- [Directive] Set down, please, exactly the lines below that run from the line with "obj.parent = empty" to the line with "point = shown.matrix_world", both lines included.

- [The input]
+ + + +

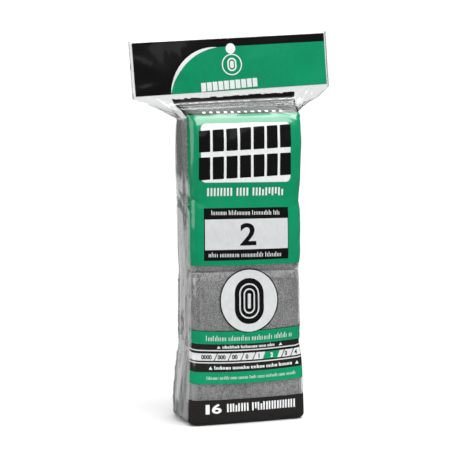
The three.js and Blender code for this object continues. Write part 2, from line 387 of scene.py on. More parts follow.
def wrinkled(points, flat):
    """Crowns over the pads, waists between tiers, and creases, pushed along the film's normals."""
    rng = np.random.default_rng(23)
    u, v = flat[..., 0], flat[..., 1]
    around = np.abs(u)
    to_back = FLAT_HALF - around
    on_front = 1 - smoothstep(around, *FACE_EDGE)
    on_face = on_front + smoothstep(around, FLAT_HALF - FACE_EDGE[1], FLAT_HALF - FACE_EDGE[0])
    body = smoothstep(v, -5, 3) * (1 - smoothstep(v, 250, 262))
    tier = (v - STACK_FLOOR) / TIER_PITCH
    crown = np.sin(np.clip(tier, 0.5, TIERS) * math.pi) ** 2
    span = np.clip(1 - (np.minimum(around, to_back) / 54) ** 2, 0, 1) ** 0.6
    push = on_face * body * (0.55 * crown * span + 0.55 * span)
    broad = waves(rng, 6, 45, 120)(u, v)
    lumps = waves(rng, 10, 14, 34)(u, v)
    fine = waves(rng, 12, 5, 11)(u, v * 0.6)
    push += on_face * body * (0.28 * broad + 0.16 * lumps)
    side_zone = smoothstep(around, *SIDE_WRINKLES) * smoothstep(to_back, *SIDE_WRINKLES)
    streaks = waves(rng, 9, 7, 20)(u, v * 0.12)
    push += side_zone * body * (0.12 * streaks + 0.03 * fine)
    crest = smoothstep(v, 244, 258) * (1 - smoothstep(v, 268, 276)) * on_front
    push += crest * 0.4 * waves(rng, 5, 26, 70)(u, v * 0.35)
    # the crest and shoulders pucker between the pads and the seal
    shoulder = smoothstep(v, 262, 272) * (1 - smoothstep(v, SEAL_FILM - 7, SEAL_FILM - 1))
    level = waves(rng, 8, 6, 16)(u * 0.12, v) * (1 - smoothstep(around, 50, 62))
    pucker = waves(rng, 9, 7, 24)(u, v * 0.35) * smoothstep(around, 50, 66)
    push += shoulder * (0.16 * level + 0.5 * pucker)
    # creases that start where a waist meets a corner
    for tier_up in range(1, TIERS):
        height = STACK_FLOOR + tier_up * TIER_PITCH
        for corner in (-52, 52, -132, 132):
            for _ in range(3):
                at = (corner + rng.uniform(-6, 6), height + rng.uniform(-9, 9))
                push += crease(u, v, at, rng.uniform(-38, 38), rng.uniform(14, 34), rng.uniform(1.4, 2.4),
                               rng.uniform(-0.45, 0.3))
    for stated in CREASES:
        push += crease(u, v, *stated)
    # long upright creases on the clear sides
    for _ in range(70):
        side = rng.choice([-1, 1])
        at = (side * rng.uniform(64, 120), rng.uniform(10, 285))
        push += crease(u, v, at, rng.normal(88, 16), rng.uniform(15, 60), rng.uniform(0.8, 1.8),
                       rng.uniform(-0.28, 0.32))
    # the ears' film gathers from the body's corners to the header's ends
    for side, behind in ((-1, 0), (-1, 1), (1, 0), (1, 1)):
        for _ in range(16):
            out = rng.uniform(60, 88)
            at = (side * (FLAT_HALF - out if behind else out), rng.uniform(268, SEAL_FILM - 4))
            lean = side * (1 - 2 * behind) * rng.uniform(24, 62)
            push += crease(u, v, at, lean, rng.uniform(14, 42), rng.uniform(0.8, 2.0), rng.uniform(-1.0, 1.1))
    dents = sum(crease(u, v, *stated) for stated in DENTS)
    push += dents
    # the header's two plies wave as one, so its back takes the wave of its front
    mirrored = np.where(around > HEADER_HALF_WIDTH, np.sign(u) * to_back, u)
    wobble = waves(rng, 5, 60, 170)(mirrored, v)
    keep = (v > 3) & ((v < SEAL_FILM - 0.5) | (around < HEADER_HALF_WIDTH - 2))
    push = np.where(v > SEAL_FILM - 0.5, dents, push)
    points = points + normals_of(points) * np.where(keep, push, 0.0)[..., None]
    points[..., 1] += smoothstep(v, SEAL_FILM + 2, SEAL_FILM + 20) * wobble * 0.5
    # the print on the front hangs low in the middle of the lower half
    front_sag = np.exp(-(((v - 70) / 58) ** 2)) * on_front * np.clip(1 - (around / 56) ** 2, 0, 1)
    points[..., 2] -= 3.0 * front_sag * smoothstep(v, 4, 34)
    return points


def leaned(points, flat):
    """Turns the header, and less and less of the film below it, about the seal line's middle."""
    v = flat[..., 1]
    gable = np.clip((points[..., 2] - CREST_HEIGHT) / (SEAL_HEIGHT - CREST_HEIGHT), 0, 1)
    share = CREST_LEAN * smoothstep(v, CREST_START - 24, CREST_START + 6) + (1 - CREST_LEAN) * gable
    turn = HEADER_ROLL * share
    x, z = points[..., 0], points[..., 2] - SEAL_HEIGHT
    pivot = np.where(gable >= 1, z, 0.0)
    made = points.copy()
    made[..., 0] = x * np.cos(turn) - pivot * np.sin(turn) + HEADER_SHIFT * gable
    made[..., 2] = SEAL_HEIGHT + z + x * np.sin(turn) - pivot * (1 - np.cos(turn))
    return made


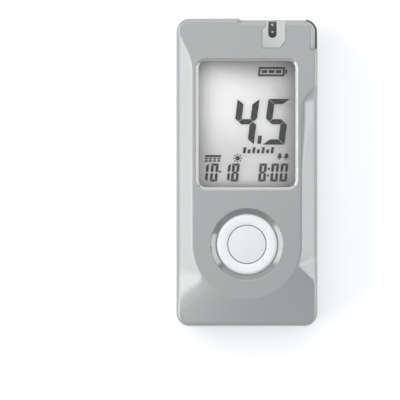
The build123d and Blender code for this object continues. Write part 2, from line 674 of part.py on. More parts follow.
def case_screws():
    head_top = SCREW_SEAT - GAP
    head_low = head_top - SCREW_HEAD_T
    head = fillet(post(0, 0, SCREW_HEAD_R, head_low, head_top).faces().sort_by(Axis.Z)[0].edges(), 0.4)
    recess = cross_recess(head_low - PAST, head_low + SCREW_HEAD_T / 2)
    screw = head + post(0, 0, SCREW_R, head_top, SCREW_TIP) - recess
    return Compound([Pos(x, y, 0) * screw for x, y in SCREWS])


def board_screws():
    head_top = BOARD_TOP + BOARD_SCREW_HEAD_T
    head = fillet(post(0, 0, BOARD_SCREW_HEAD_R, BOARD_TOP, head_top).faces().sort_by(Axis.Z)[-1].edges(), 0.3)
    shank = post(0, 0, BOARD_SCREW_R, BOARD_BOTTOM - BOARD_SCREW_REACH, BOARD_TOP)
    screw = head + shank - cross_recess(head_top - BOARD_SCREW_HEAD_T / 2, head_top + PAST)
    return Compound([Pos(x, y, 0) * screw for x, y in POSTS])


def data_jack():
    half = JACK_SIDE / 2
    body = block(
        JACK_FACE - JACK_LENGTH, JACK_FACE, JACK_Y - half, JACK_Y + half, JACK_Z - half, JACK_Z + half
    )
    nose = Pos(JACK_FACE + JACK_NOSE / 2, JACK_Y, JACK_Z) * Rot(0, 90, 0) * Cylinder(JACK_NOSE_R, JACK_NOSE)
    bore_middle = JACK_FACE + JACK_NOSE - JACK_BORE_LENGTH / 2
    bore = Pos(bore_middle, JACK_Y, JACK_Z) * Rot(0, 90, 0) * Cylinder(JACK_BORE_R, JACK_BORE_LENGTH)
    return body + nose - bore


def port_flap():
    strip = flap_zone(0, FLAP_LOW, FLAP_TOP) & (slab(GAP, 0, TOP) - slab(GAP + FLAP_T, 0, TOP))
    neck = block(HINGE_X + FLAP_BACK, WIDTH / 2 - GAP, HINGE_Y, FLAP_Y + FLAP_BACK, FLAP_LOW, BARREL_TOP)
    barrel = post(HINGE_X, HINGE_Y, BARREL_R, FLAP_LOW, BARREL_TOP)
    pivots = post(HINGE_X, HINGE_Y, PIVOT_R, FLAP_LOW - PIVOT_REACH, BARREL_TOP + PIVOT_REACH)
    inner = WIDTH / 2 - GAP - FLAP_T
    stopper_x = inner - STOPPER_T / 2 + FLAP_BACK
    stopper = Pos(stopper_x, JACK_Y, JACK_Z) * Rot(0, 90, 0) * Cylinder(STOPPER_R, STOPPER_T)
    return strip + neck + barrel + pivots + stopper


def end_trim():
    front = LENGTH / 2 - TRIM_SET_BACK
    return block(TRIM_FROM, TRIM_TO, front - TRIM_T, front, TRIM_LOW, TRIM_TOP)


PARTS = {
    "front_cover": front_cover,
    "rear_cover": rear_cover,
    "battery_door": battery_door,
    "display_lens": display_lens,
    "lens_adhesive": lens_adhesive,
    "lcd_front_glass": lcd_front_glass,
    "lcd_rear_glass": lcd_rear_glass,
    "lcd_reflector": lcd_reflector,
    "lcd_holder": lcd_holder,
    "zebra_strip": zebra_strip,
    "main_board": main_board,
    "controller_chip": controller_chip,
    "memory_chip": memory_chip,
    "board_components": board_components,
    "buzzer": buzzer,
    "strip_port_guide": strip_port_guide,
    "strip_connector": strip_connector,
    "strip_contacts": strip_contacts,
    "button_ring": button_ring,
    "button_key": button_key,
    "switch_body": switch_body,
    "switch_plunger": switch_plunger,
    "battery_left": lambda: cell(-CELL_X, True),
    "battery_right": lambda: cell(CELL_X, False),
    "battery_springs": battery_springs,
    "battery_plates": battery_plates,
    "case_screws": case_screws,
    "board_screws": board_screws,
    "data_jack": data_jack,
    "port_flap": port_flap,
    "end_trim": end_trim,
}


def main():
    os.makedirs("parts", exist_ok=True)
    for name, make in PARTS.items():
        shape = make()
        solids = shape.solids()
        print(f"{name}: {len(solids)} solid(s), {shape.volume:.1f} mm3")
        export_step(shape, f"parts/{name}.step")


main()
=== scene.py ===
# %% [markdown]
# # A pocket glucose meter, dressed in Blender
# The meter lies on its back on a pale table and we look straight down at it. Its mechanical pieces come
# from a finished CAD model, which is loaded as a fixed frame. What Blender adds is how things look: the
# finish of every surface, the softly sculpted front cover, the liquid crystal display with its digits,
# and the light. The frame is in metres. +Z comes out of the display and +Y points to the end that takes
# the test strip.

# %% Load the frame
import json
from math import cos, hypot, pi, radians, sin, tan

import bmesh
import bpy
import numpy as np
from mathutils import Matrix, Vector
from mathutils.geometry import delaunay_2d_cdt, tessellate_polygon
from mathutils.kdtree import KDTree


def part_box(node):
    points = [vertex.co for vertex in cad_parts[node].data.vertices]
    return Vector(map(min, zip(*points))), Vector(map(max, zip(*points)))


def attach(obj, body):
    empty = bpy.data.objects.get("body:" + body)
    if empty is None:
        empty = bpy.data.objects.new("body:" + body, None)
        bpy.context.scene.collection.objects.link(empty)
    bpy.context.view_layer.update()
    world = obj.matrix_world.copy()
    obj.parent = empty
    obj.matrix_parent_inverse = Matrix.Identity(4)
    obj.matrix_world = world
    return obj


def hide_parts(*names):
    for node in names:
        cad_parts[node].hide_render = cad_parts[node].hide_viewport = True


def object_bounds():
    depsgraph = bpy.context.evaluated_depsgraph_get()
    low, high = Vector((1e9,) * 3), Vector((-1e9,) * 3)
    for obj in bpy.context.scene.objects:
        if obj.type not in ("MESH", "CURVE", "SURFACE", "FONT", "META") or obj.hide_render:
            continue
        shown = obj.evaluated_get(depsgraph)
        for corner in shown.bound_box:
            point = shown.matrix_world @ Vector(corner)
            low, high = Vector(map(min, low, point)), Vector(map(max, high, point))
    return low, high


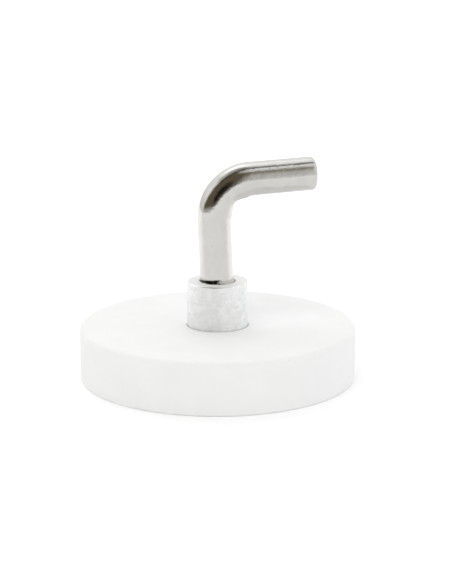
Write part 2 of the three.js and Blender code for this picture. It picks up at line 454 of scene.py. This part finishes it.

+ + + +

- [Answer for this exercise]
    obj.parent = empty
    obj.matrix_parent_inverse = Matrix.Identity(4)
    obj.matrix_world = world
    return obj


def hide_parts(*names):
    for node in names:
        cad_parts[node].hide_render = cad_parts[node].hide_viewport = True


def object_bounds():
    depsgraph = bpy.context.evaluated_depsgraph_get()
    low, high = Vector((1e9,) * 3), Vector((-1e9,) * 3)
    for obj in bpy.context.scene.objects:
        if obj.type not in ("MESH", "CURVE", "SURFACE", "FONT", "META") or obj.hide_render:
            continue
        shown = obj.evaluated_get(depsgraph)
        for corner in shown.bound_box:
            point = shown.matrix_world @ Vector(corner)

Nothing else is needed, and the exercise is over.